The first shot comes not from Whitehead Crossing but Ashville, where I hiked around about 2 weeks ago. I won’t say exactly where — oh yes, I do have a fake name for the hill I trekked up and down. It’s called Hemp Hill, a potential center for an Ashville mythology. I’ll have more on this knob soon enough; just didn’t want to lose track of the particular photo of it below in the meantime. More on Ashville in this blog here. And I haven’t written about it in so long I forgot *its* true fake name, which is Middletown. Maybe a talk with Carrcassonnee about Middletown is in order. I seemed to have summarized my interactions with it through the Embarras collage series of Jan/Feb *last* year (can’t believe it’s 2016 already!), which contains many images from that city.
Back to Whitehead Crossing, which I visited both Thursday (12/31) and Friday (1/1) for several hours apiece. And I might even return today and Sun. Of course, this particular area is heavily documented in both the present blog and the old Baker Blinker Blog, starting back in 2010 when I first explored it in general. There is little in the present pictures that hasn’t been documented before in terms of just photographing objects. But it seems when I go back I see things from a different angle, or, better, things *change*, almost of their own volition.
The first photo comes from the Korean Channel just south of Whitehead Crossing proper, depicting some bulbous weeds I thought interesting.
Then we move to the two giant, dead hemlock trees that mark a sort of gateway into the area, acting like Boaz and Jachin pillars in their dark and light coloring respectively, and positioned on opposite sides of The Crossing’s central Green Stream. This would be in the middle of about a 100 foot straight run of the stream I call, simply enough, The Straightway, which traditionally begins and ends with two islands (Rocky I. and Cresent I.). I say “traditionally” here because the composition, shape, and even locations of the islands can change over time.

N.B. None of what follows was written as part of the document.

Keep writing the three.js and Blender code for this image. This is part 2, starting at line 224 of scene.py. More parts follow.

The depression below Crocodile Rock is filled with water. It’s rained quite heavily in Blue Mountain at times during the past week. But often when I visit Whitehead Crossing, it’s dry around this rock.
Another shot of the dark and light hemlock trees surrounding Green Stream.

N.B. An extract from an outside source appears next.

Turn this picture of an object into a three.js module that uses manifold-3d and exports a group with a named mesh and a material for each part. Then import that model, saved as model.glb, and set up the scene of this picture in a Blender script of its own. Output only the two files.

The Welcome Matt stone, which acts as a set with Crocodile Rock, along with another stone bordering Green Stream called Eagle Rock (I think). All 3 are about equal in terms of surface size, and also lie on the same general line approximately equidistant from each other. I’ll have to remember to take a measuring tape out there sometime to find exact distances.
We step up from Welcome Matt, and what’s called Matland in general at the top of the Korean Channel, to revisit Whitehead Crossing’s stick teepee next, something built by the hands of unknown others just this past June. I don’t think the structure been used for much of anything since it was constructed, and certainly it was never weatherproofed. I initially feared that someone, perhaps a student at the local collage, would simply move in the teepee for the summer and perhaps longer. But it never happened, and now we just have a useless shell of a thing. I’ve even contemplated knocking the teepee down, but that might bring some kind of bad karma. You have to be careful about altering the nature of the area. The *builders* of the teepee might have “sinned”, but I didn’t want to compound their errors by making judgements of my own.
Second Life’s Spongeberg Resident, crazily enough, claims to have lived in this teepee for a period of time as well. In fact, I think he might still believe he stays there. Is it true? Again I’ll have to ask Carrcassonnee the next time we speak, perhaps later on tonight. She’s back from her trip to Nautilus City, as I understand.
If Spongeberg in fact lives there, this would be his view across Matland from just outside the teepee. The 3 rocks mentioned before are basically in line with each other in this view, with Welcome Matt at the bottom of the photo, Crocodile Rock beneath the small, dead hemlock near the picture’s center, and Eagle Rock unseen beneath a stream bank in the background. I suppose this could be called Three Rock Line or The Line of Three Rocks, then.
Stepping up from Matland and Welcome Matt into the teepee and Whitehead Crossing proper would symbolically be very similar to Elton John stepping up into the yellow brick road on the cover of his Goodbye Yellow Brick Road album.